COURTESY FLUSH: The act of flushing the toilet the instant the poop hits the water. This reduces the amount of air time the poop has to stink up the bathroom. This can help you avoid being caught doing the WALK OF SHAME.

WALK OF SHAME: Walking from the stall, to the sink, to the door after you have just stunk up the bathroom. This can be a very uncomfortable moment if someone walks in and busts you. As with farts, it is best to pretend that the smell does not exist…… can be avoided with the use of the COURTESY FLUSH.

OUT OF THE CLOSET POOPER: A colleague who poops at work and is damn proud of it. You will often see an Out Of The Closet Pooper enter the bathroom with a newspaper or magazine under his or her arm. Always look around the office for the Out Of The Closet Pooper before entering the bathroom.

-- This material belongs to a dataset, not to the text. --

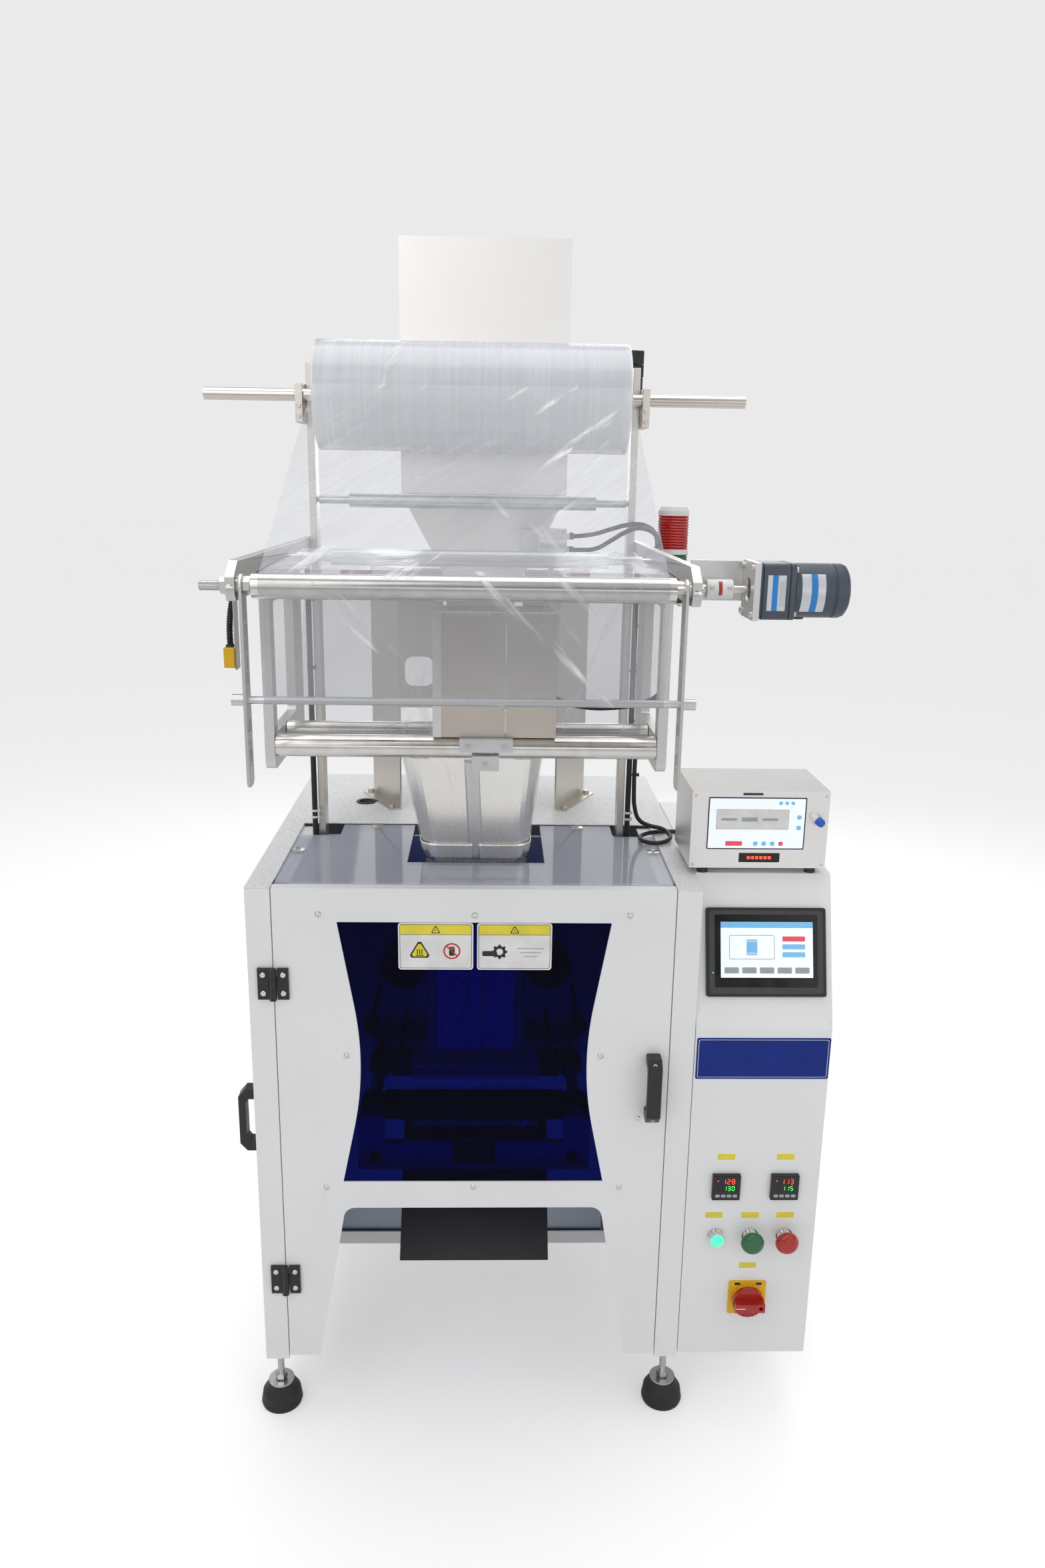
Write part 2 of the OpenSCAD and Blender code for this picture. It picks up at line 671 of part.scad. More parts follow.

SAFE HAVENS: Seldom used bathrooms somewhere in the building where you can least expect visitors. Try floors that are predominantly of the opposite sex. This will reduce the odds of a pooper of your sex entering the bathroom.

TURD BURGLAR: Someone who does not realize that you are in the stall and tries to force the door open. This is one of the most shocking and vulnerable moments that can occur when taking a poop at work. If this occurs, remain in the stall until the Turd Burglar leaves. This way you will avoid all uncomfortable eye contact.

CAMO-COUGH: A phony cough that alerts all new entrants into the bathroom that you are in a stall. This can be used to cover-up a WATERMELON, or to alert potential Turd Burglars. Very effective when used in conjunction with an ASTAIRE.

ASTAIRE: A subtle toe-tap that is used to alert potential Turd Burglars that you are occupying a stall. This will remove all doubt that the stall is occupied. If you hear an Astaire, leave the bathroom immediately so the pooper can poop in peace.

WATERMELON: A poop that creates a loud splash when hitting the toilet water. This is also an embarrassing incident. If you feel a Watermelon coming on, create a diversion. See CAMO-COUGH.

HAVANA OMELET: A case of diarrhea that creates a series of loud splashes in the toilet water….. often accompanied by an Escapee. Try using Camo-Cough with an Astaire.

UNCLE TED: A bathroom user who seems to linger around forever. Could spend extended lengths of time in front of the mirror or sitting on the pot. An Uncle Ted makes it difficult to relax while on the crapper, as you should always wait to poop when the bathroom is empty. This benefits you as well as the other bathroom attendees.